Here’s the thing: In some important ways, José Gómez is what most Americans would regard as a “conservative.” One of his points of emphasis over his bishops’ career has always been catechesis, believing that people need to be better educated in the basic principles of the faith. He’s mostly by-the-book when it comes to issues such as doctrine and liturgical practice, and he’s nobody’s idea of a wide-eyed reformer.
Yet he also believes deeply in the Church’s teaching on issues such as immigrants, refugees and the poor, and is fully supportive of Pope Francis’s leadership on those topics.

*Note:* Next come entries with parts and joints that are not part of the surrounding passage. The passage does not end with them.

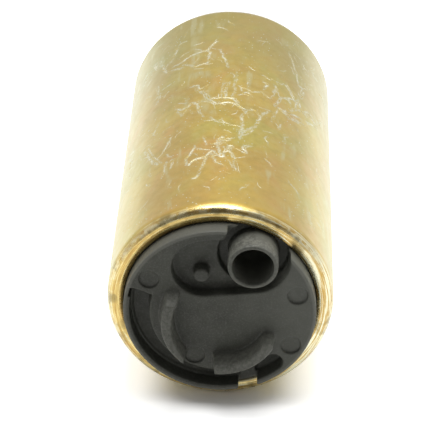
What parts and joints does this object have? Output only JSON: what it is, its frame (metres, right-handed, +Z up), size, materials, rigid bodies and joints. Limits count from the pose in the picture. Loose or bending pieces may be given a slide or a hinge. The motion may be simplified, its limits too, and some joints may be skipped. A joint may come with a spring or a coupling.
{
  "type": "fuel pump",
  "caption": "Electric in-tank fuel pump: plated steel can, moulded inlet cover with pocket, ribs and nipple, turbine and motor inside, outlet cap with hose nipple and socket.",
  "frame": {"origin": "under the middle of the whole pump, on the surface its can rests on", "axes": "+Y along the pump's axis from the inlet cover to the outlet cap, +Z up, +X to the right seen from the inlet end"},
  "size_m": [0.038, 0.0916, 0.0379],
  "materials": {
    "zinc_steel": "satin",
    "cover_resin": "satin",
    "casing_resin": "matte",
    "cap_resin": "satin",
    "bronze": "matte",
    "steel": "ground",
    "spring_steel": "drawn",
    "laminations": "matte",
    "ferrite": "matte",
    "copper": "drawn",
    "enamelled_wire": "lacquered",
    "brass": "satin",
    "carbon": "matte",
    "insulation": "matte",
    "rubber": "matte",
    "impeller_resin": "satin",
    "tin": "satin"
  },
  "bodies": {
    "housing": {"can": "zinc_steel", "inlet_cover": "cover_resin", "pump_casing": "casing_resin", "lower_bearing": "bronze", "thrust_pad": "steel", "magnet_a": "ferrite", "magnet_b": "ferrite", "magnet_clip_a": "spring_steel", "magnet_clip_b": "spring_steel", "end_cap": "cap_resin", "cap_seal": "rubber", "upper_bearing": "bronze", "terminal_positive": "tin", "terminal_negative": "tin", "choke_core_a": "ferrite", "choke_core_b": "ferrite", "choke_winding_a": "enamelled_wire", "choke_winding_b": "enamelled_wire", "brush_lead_a": "copper", "brush_lead_b": "copper", "brush_spring_a": "spring_steel", "brush_spring_b": "spring_steel", "check_guide": "cap_resin", "check_spring": "spring_steel", "relief_retainer": "brass", "relief_spring": "spring_steel"},
    "rotor": {"shaft": "steel", "impeller": "impeller_resin", "front_washer": "insulation", "rear_washer": "insulation", "armature_core": "laminations", "front_insulator": "insulation", "rear_insulator": "insulation", "armature_winding": "enamelled_wire", "commutator_hub": "casing_resin", "commutator_bar_1": "copper", "commutator_bar_2": "copper", "commutator_bar_3": "copper", "commutator_bar_4": "copper", "commutator_bar_5": "copper", "commutator_bar_6": "copper", "commutator_bar_7": "copper", "commutator_bar_8": "copper"},
    "brush_a": {"brush_a": "carbon"},
    "brush_b": {"brush_b": "carbon"},
    "check_valve": {"check_valve": "rubber"},
    "relief_ball": {"relief_ball": "steel"}
  },
  "joints": [
    {"name": "rotor_spin", "type": "hinge", "parent": "housing", "child": "rotor", "pos_m": [0, 0, 0.01896], "axis": [0, 1, 0], "continuous": true},
    {"name": "brush_a_slide", "type": "slide", "parent": "housing", "child": "brush_a", "axis": [0, 1, 0], "range_m": [0, 0.0015], "stiffness_N_per_m": 100, "springref_m": -0.007, "deforming": ["brush_spring_a"]},
    {"name": "brush_b_slide", "type": "slide", "parent": "housing", "child": "brush_b", "axis": [0, 1, 0], "range_m": [0, 0.0015], "stiffness_N_per_m": 100, "springref_m": -0.007, "deforming": ["brush_spring_b"]},
    {"name": "check_valve_slide", "type": "slide", "parent": "housing", "child": "check_valve", "axis": [0, 1, 0], "range_m": [0, 0.0018], "stiffness_N_per_m": 80, "springref_m": -0.006, "deforming": ["check_spring"]},
    {"name": "relief_ball_slide", "type": "slide", "parent": "housing", "child": "relief_ball", "axis": [0, 1, 0], "range_m": [0, 0.001], "stiffness_N_per_m": 500, "springref_m": -0.004, "deforming": ["relief_spring"]}
  ]
}
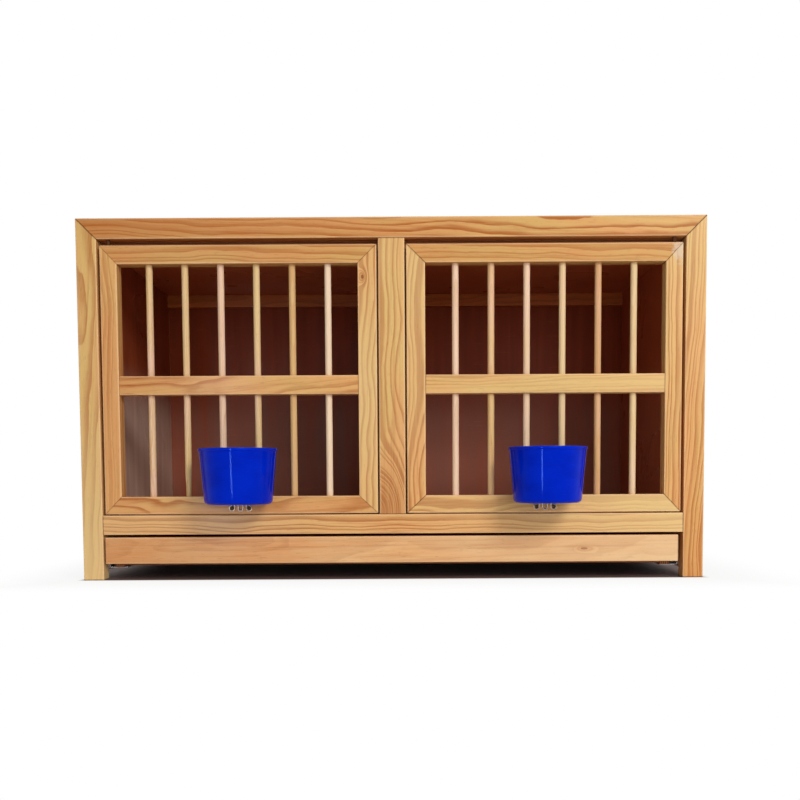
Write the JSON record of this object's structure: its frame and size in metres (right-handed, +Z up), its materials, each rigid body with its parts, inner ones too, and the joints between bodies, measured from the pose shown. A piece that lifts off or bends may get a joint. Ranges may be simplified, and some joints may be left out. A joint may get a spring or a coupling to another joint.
{
  "type": "pigeon breeding cage",
  "caption": "Varnished pine bird cage on short legs with paired barred doors, hanging plastic feeding cups, a middle partition, slatted floors and a pull-out droppings drawer.",
  "frame": {"origin": "on the floor at the middle of the object's box, cups included", "axes": "+X to the right seen from the front, +Y from the front to the back, +Z up"},
  "size_m": [0.8, 0.4862, 0.46],
  "materials": {
    "varnished_pine": "satin varnish over strong pine grain",
    "bar_wood": "satin varnish on turned bars",
    "brown_film_ply": "smooth dark red-brown film over plywood",
    "zinc_steel": "bright zinc",
    "dark_screw": "dark phosphate",
    "blue_plastic": "glossy moulded"
  },
  "bodies": {
    "cage": {"left_front_post": "varnished_pine", "right_front_post": "varnished_pine", "top_rail": "varnished_pine", "sill_rail": "varnished_pine", "mullion": "varnished_pine", "left_rear_post": "varnished_pine", "right_rear_post": "varnished_pine", "rear_top_rail": "varnished_pine", "rear_skirt": "varnished_pine", "left_top_side_rail": "varnished_pine", "right_top_side_rail": "varnished_pine", "left_skirt": "varnished_pine", "right_skirt": "varnished_pine", "left_side_panel": "brown_film_ply", "right_side_panel": "brown_film_ply", "back_panel": "brown_film_ply", "ceiling_panel": "brown_film_ply", "top_board": "varnished_pine", "partition": "brown_film_ply", "back_batten": "varnished_pine", "door_stop": "varnished_pine", "floor_bearers": "varnished_pine", "left_floor_slats": "varnished_pine", "right_floor_slats": "varnished_pine", "left_runner": "zinc_steel", "right_runner": "zinc_steel", "runner_screws": "zinc_steel", "glue_dowels": "varnished_pine", "panel_screws": "zinc_steel", "hinge_pins": "zinc_steel", "hinge_washers": "zinc_steel", "door_magnets": "zinc_steel"},
    "left_door": {"left_hinge_stile": "varnished_pine", "left_meeting_stile": "varnished_pine", "left_door_head": "varnished_pine", "left_door_foot": "varnished_pine", "left_mid_rail": "varnished_pine", "left_door_bars": "bar_wood", "left_keepers": "zinc_steel", "left_cup_bracket": "zinc_steel", "left_cup_screws": "dark_screw"},
    "right_door": {"right_hinge_stile": "varnished_pine", "right_meeting_stile": "varnished_pine", "right_door_head": "varnished_pine", "right_door_foot": "varnished_pine", "right_mid_rail": "varnished_pine", "right_door_bars": "bar_wood", "right_keepers": "zinc_steel", "right_cup_bracket": "zinc_steel", "right_cup_screws": "dark_screw"},
    "left_cup": {"left_cup": "blue_plastic"},
    "right_cup": {"right_cup": "blue_plastic"},
    "drawer": {"drawer_front": "varnished_pine", "drawer_left_side": "brown_film_ply", "drawer_right_side": "brown_film_ply", "drawer_back": "brown_film_ply", "drawer_bottom": "brown_film_ply"}
  },
  "joints": [
    {"name": "left_door_hinge", "type": "hinge", "parent": "cage", "child": "left_door", "pos_m": [-0.3602, -0.14985, 0.2555], "axis": [0, 0, -1], "range_deg": [0, 110]},
    {"name": "right_door_hinge", "type": "hinge", "parent": "cage", "child": "right_door", "pos_m": [0.3602, -0.14985, 0.2555], "axis": [0, 0, 1], "range_deg": [0, 110]},
    {"name": "drawer_slide", "type": "slide", "parent": "cage", "child": "drawer", "axis": [0, -1, 0], "range_m": [0, 0.32]},
    {"name": "left_cup_lift", "type": "slide", "parent": "left_door", "child": "left_cup", "axis": [0, 0, 1], "range_m": [0, 0.04]},
    {"name": "right_cup_lift", "type": "slide", "parent": "right_door", "child": "right_cup", "axis": [0, 0, 1], "range_m": [0, 0.04]}
  ]
}
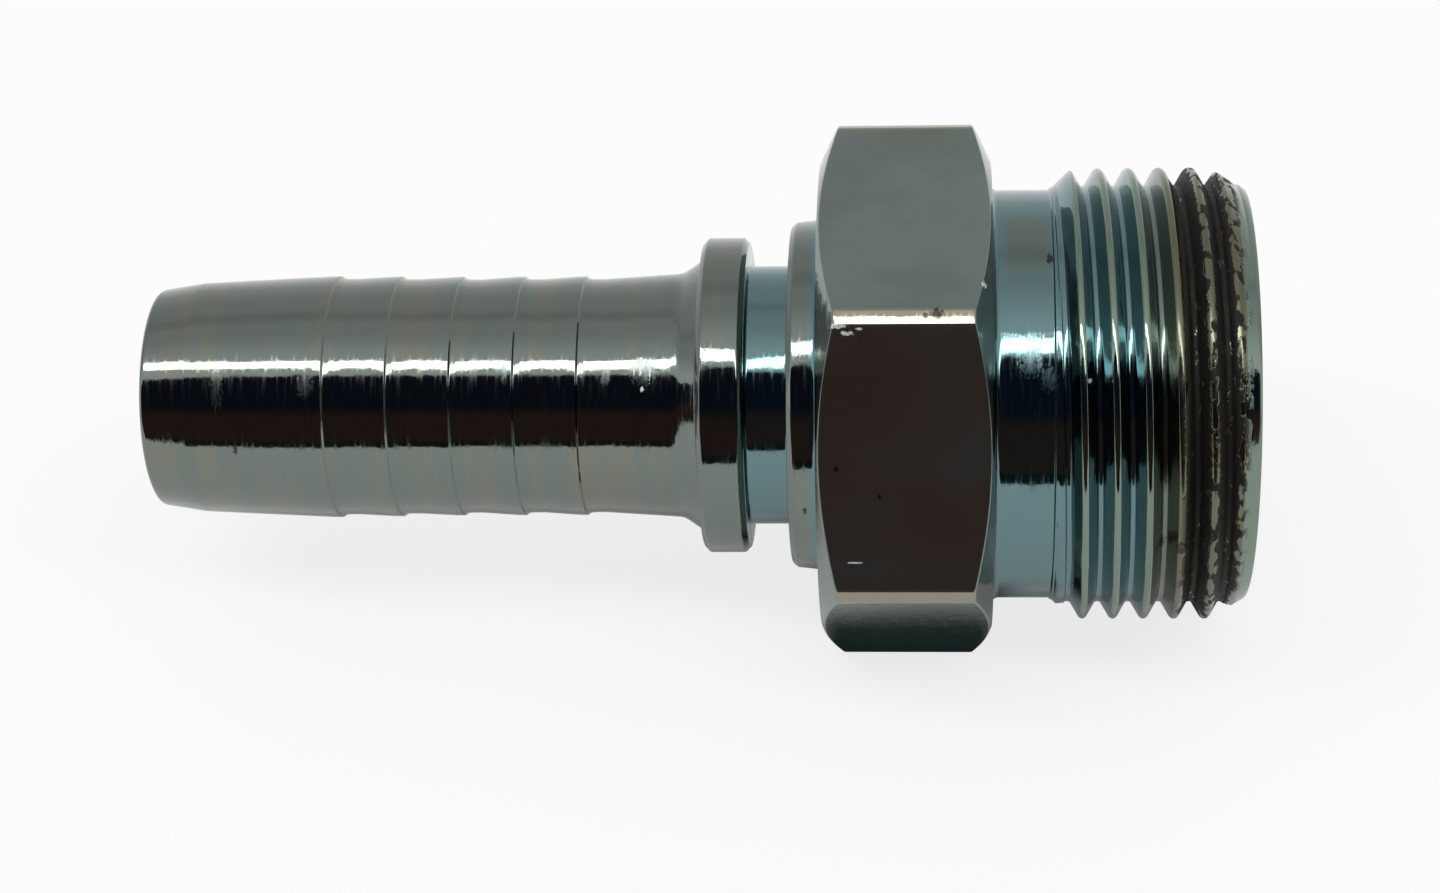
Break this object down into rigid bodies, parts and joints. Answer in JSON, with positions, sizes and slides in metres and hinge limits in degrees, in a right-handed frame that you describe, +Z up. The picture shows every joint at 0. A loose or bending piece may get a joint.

In other words, Gómez illustrates a core insight about Catholic social teaching: It’s just not a good fit for the binary dynamics of American politics, and whether its exponents appear “conservative” or “liberal” generally has more to do with the questions being thrown up by the culture in any given moment than with what these people truly believe.
The good news is that Archbishop José Gómez doesn’t appear terribly worried about whether he strikes people as leaning left or right. He’s forging ahead, flinging down a clear Catholic gauntlet in defense of America’s immigrant population.
“As a pastor, I do not think it is an acceptable moral response for us to say, ‘too bad, it’s their own fault,’ or ‘this is what they get for breaking our laws.’ They are still people, still children of God, no matter what they did wrong,” he told the Napa symposium.
“When you look into the eyes of a child whose parent has been deported — and I have had to do that more than I want to — you realize how inadequate all our excuses are.”
Given the politics of the Trump era, that’s probably more than enough for some to style Gómez as a mouthpiece for the left. Whatever people may make of it, however, he doesn’t seem inclined to stop saying it.